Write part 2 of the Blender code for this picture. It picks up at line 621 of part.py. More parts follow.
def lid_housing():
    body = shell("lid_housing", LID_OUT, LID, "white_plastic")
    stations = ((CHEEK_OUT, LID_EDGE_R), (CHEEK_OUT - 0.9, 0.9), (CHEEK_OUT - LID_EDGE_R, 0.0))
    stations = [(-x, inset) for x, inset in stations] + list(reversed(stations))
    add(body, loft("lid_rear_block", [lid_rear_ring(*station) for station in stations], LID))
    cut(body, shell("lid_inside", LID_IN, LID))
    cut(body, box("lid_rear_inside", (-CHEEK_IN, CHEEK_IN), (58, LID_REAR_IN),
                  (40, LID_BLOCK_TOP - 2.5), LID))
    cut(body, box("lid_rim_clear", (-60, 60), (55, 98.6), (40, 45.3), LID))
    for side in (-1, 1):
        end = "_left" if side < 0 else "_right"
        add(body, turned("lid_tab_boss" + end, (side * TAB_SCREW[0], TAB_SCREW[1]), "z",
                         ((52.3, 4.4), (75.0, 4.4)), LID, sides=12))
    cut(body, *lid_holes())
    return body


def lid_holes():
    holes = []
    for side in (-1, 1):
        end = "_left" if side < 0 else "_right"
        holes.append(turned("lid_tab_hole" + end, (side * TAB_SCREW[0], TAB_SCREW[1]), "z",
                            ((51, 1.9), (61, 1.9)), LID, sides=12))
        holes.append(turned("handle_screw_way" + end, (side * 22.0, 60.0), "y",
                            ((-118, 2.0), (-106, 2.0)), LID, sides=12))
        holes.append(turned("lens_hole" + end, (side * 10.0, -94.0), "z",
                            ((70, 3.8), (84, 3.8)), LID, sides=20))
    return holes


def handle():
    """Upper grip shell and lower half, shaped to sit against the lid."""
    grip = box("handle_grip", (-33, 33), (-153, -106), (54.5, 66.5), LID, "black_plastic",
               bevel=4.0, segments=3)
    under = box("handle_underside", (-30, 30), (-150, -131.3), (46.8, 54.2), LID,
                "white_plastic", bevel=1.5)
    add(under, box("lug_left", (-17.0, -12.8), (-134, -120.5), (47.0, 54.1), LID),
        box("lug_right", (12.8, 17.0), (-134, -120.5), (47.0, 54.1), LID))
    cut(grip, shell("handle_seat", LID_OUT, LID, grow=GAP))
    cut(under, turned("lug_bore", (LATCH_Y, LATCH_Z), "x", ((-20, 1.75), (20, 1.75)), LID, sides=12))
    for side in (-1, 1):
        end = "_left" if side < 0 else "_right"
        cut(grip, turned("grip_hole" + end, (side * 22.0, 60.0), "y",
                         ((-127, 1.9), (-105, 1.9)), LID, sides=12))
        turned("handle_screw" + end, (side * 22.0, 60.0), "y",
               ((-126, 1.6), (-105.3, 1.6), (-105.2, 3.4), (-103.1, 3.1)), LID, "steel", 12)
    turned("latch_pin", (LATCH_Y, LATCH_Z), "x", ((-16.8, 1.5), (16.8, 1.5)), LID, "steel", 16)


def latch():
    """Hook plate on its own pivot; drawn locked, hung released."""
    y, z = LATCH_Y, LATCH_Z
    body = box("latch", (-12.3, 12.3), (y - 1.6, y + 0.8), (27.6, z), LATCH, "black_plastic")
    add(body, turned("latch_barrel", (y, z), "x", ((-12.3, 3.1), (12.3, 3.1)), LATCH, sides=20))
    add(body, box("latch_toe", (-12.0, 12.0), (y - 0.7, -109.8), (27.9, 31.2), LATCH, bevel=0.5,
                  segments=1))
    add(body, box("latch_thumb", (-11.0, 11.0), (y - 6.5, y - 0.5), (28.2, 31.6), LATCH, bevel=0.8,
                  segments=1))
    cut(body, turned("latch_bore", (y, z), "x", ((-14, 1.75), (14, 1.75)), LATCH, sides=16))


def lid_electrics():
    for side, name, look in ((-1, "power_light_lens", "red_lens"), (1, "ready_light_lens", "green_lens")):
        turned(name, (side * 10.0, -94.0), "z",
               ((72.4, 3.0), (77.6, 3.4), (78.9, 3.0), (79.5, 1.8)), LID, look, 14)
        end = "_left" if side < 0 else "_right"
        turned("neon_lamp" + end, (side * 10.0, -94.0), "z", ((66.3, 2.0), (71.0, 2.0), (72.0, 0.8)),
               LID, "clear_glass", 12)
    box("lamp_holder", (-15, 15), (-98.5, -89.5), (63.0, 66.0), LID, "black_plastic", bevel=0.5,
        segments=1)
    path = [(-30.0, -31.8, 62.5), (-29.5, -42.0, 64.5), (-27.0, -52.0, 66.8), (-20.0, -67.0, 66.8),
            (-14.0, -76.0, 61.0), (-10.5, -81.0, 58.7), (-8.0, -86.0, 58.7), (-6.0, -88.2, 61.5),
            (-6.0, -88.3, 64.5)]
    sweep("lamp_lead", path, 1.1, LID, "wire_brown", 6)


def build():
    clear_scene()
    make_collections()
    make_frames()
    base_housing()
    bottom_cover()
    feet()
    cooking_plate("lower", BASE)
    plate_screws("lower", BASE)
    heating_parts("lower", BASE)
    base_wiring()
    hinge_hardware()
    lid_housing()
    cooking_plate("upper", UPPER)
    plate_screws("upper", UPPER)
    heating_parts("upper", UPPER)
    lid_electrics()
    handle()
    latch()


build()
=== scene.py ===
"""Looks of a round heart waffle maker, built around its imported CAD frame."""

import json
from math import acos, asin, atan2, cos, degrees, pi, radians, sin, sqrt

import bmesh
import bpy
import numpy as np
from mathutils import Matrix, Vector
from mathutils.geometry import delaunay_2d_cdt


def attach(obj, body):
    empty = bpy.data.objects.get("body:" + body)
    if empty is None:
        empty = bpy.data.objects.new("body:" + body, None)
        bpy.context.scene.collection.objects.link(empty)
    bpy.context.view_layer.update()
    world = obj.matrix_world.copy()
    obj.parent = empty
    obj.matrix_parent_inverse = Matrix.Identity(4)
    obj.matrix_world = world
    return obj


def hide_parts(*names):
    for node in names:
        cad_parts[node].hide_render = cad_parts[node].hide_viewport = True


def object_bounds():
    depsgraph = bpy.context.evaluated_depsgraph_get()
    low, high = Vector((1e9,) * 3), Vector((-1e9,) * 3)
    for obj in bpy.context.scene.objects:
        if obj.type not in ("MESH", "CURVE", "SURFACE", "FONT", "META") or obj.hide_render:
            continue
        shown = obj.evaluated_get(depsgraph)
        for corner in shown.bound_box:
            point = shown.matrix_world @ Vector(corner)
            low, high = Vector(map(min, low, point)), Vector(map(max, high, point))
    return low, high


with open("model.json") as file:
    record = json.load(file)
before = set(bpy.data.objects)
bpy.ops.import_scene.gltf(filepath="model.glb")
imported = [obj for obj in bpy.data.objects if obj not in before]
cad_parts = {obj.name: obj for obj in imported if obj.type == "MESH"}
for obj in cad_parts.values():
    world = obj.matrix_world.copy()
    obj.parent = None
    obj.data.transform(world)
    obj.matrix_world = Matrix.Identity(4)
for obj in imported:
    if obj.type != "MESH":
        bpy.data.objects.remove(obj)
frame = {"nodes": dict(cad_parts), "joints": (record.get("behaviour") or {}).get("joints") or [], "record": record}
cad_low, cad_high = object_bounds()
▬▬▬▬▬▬
What you will do: Retype, exactly and in full, the lines above from the one containing "hinge_hardware()" through the one containing "if empty is".

Answer:
    hinge_hardware()
    lid_housing()
    cooking_plate("upper", UPPER)
    plate_screws("upper", UPPER)
    heating_parts("upper", UPPER)
    lid_electrics()
    handle()
    latch()


build()
=== scene.py ===
"""Looks of a round heart waffle maker, built around its imported CAD frame."""

import json
from math import acos, asin, atan2, cos, degrees, pi, radians, sin, sqrt

import bmesh
import bpy
import numpy as np
from mathutils import Matrix, Vector
from mathutils.geometry import delaunay_2d_cdt


def attach(obj, body):
    empty = bpy.data.objects.get("body:" + body)
    if empty is None:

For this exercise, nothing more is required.